→ WORK REQUIRED
Repeat everything in the material exactly.

╔══

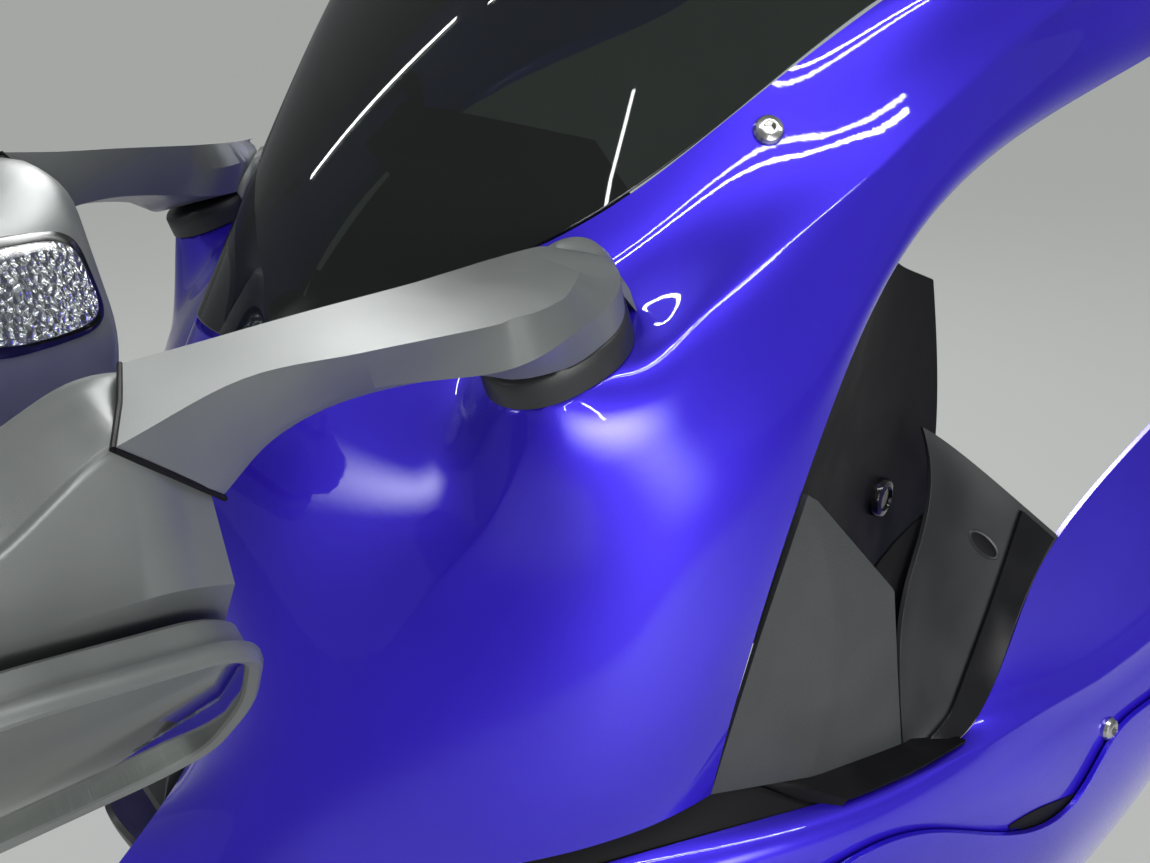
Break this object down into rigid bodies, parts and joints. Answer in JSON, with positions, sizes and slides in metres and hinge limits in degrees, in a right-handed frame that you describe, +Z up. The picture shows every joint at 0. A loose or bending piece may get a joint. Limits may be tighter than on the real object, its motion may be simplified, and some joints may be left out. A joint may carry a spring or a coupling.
{
  "type": "sport motorcycle front fairing assembly",
  "caption": "Front fairing of a sport bike: glossy cowls, smoked screen, slim mirrors that fold on pivots, headlights, intake and instrument unit on a bolt-on stay.",
  "frame": {"origin": "centre of the four stay bolts on the plate's rear face, which bolts to the steering head", "axes": "+X forward, +Y to the machine's left, +Z up"},
  "size_m": [0.7999, 0.5886, 0.7607],
  "materials": {
    "violet_paint": "pearl violet blue under clear coat, glossy",
    "smoked_screen": "smoked clear polycarbonate, glossy",
    "mirror_grey": "fine grained dark grey paint, satin",
    "grained_plastic": "coarse moulded grain, dull black",
    "black_plastic": "smooth moulded black, satin",
    "black_metal": "black powder coat",
    "stay_black": "black powder coated tube",
    "display_glass": "dark glossy display cover",
    "clear_lens": "clear moulded lens",
    "mirror_face": "first surface mirror"
  },
  "bodies": {
    "fairing": {"stay_plate": "stay_black", "stay_top_tube": "stay_black", "stay_front_tube": "stay_black", "windscreen": "smoked_screen", "nose_panel": "violet_paint", "chin_panel": "black_plastic", "intake_duct": "black_plastic", "intake_mesh": "black_metal", "instrument_unit": "black_plastic", "instrument_display": "display_glass", "cowl_left": "violet_paint", "cowl_right": "violet_paint", "side_cowl_left": "violet_paint", "side_cowl_right": "violet_paint", "side_trim_left": "grained_plastic", "side_trim_right": "grained_plastic", "recess_panel_left": "black_plastic", "recess_panel_right": "black_plastic", "inner_panel_left": "black_plastic", "inner_panel_right": "black_plastic", "side_layer_left": "violet_paint", "side_layer_right": "violet_paint", "mirror_base_left": "mirror_grey", "mirror_base_right": "mirror_grey", "headlight_body_left": "black_plastic", "headlight_body_right": "black_plastic", "headlight_lens_left": "clear_lens", "headlight_lens_right": "clear_lens", "stay_frame_left": "stay_black", "stay_frame_right": "stay_black"},
    "mirror_left": {"mirror_arm_left": "mirror_grey", "mirror_shell_left": "mirror_grey", "mirror_bezel_left": "mirror_grey", "mirror_glass_left": "mirror_face", "turn_signal_left": "clear_lens"},
    "mirror_right": {"mirror_arm_right": "mirror_grey", "mirror_shell_right": "mirror_grey", "mirror_bezel_right": "mirror_grey", "mirror_glass_right": "mirror_face", "turn_signal_right": "clear_lens"}
  },
  "joints": [
    {"name": "mirror_fold_left", "type": "hinge", "parent": "fairing", "child": "mirror_left", "pos_m": [0.181, 0.1584, 0.138], "axis": [0.3302, 0.08, 0.9405], "range_deg": [0, 85]},
    {"name": "mirror_fold_right", "type": "hinge", "parent": "fairing", "child": "mirror_right", "pos_m": [0.181, -0.1584, 0.138], "axis": [-0.3302, 0.08, -0.9405], "range_deg": [0, 130]}
  ]
}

╚══

→ WRITTEN RESPONSE
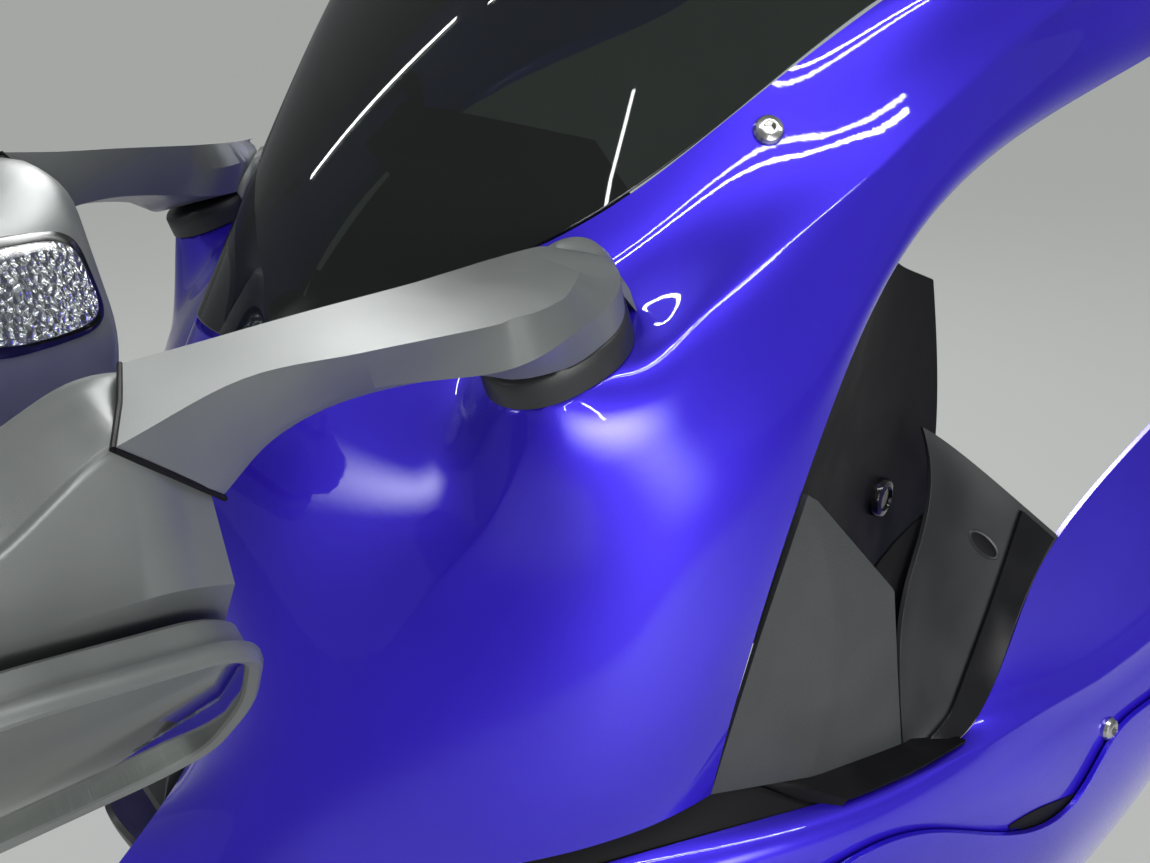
Break this object down into rigid bodies, parts and joints. Answer in JSON, with positions, sizes and slides in metres and hinge limits in degrees, in a right-handed frame that you describe, +Z up. The picture shows every joint at 0. A loose or bending piece may get a joint. Limits may be tighter than on the real object, its motion may be simplified, and some joints may be left out. A joint may carry a spring or a coupling.
{
  "type": "sport motorcycle front fairing assembly",
  "caption": "Front fairing of a sport bike: glossy cowls, smoked screen, slim mirrors that fold on pivots, headlights, intake and instrument unit on a bolt-on stay.",
  "frame": {"origin": "centre of the four stay bolts on the plate's rear face, which bolts to the steering head", "axes": "+X forward, +Y to the machine's left, +Z up"},
  "size_m": [0.7999, 0.5886, 0.7607],
  "materials": {
    "violet_paint": "pearl violet blue under clear coat, glossy",
    "smoked_screen": "smoked clear polycarbonate, glossy",
    "mirror_grey": "fine grained dark grey paint, satin",
    "grained_plastic": "coarse moulded grain, dull black",
    "black_plastic": "smooth moulded black, satin",
    "black_metal": "black powder coat",
    "stay_black": "black powder coated tube",
    "display_glass": "dark glossy display cover",
    "clear_lens": "clear moulded lens",
    "mirror_face": "first surface mirror"
  },
  "bodies": {
    "fairing": {"stay_plate": "stay_black", "stay_top_tube": "stay_black", "stay_front_tube": "stay_black", "windscreen": "smoked_screen", "nose_panel": "violet_paint", "chin_panel": "black_plastic", "intake_duct": "black_plastic", "intake_mesh": "black_metal", "instrument_unit": "black_plastic", "instrument_display": "display_glass", "cowl_left": "violet_paint", "cowl_right": "violet_paint", "side_cowl_left": "violet_paint", "side_cowl_right": "violet_paint", "side_trim_left": "grained_plastic", "side_trim_right": "grained_plastic", "recess_panel_left": "black_plastic", "recess_panel_right": "black_plastic", "inner_panel_left": "black_plastic", "inner_panel_right": "black_plastic", "side_layer_left": "violet_paint", "side_layer_right": "violet_paint", "mirror_base_left": "mirror_grey", "mirror_base_right": "mirror_grey", "headlight_body_left": "black_plastic", "headlight_body_right": "black_plastic", "headlight_lens_left": "clear_lens", "headlight_lens_right": "clear_lens", "stay_frame_left": "stay_black", "stay_frame_right": "stay_black"},
    "mirror_left": {"mirror_arm_left": "mirror_grey", "mirror_shell_left": "mirror_grey", "mirror_bezel_left": "mirror_grey", "mirror_glass_left": "mirror_face", "turn_signal_left": "clear_lens"},
    "mirror_right": {"mirror_arm_right": "mirror_grey", "mirror_shell_right": "mirror_grey", "mirror_bezel_right": "mirror_grey", "mirror_glass_right": "mirror_face", "turn_signal_right": "clear_lens"}
  },
  "joints": [
    {"name": "mirror_fold_left", "type": "hinge", "parent": "fairing", "child": "mirror_left", "pos_m": [0.181, 0.1584, 0.138], "axis": [0.3302, 0.08, 0.9405], "range_deg": [0, 85]},
    {"name": "mirror_fold_right", "type": "hinge", "parent": "fairing", "child": "mirror_right", "pos_m": [0.181, -0.1584, 0.138], "axis": [-0.3302, 0.08, -0.9405], "range_deg": [0, 130]}
  ]
}